Washington, D.C. — New estimates from the Center for American Progress show that the latest version of the House Republican health care bill continues to single out individuals with pre-existing conditions. High-risk pools funded by the bill would fall short by at least $19.7 billion per year, or by about $200 billion over 10 years.
The column also includes state-by-state funding shortfalls for high-risk pools.
“High-risk pools are expensive, and they have a history of being underfunded. In the past, insufficient funding meant that patients seeking high-risk pool coverage regularly encountered waiting lists, sky-high deductibles, and premiums double those of standard rates. The high-risk pools that the American Health Care Act would create would be no different,” said Emily Gee, Health Economist at CAP.
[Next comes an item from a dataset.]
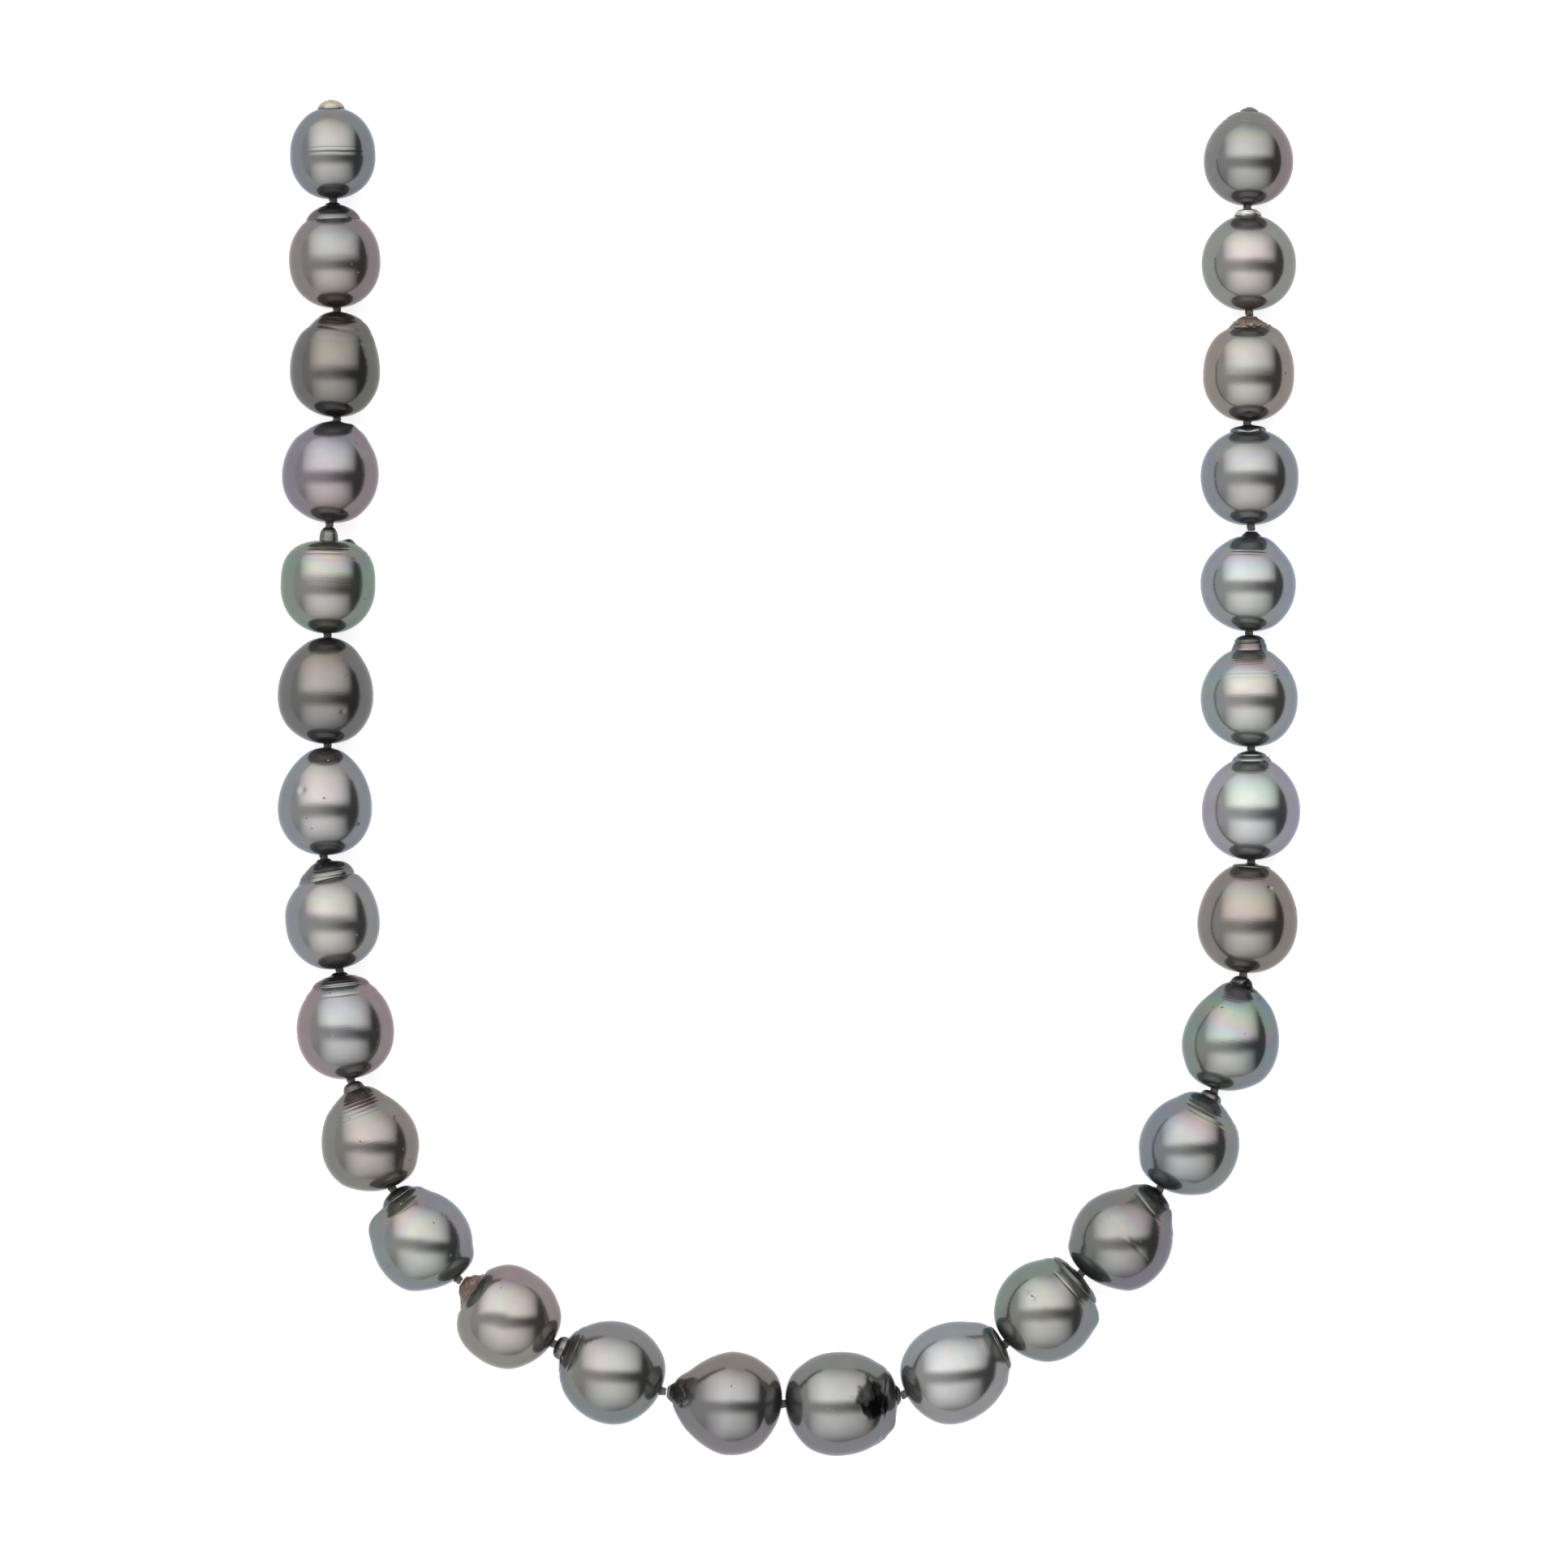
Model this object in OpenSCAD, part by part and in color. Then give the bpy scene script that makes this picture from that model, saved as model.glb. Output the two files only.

Amid accusations of breaking promises on pre-existing conditions, the Trump administration’s suggestion that states could create high-risk pools under the American Health Care Act, or AHCA, has come under harsh criticism from leading medical groups. For subsidies to cover 68 percent of enrollees’ premium costs, as ACA tax credits do now in the individual market exchanges, CAP estimates that the government would have to put up $32.7 billion annually. The $13 billion per year that the AHCA provides for possible risk pool funding would leave a $20 billion shortfall annually. That gap is too big to be filled in by states.
AHCA funds are insufficient to bring premiums down to affordable levels for consumers. Even after applying a fully funded subsidy, high-cost consumers would still owe $8,400 annually toward premiums. Those with pre-existing health conditions who remain outside the high-risk pool could face premiums so high that they would be priced out of the market.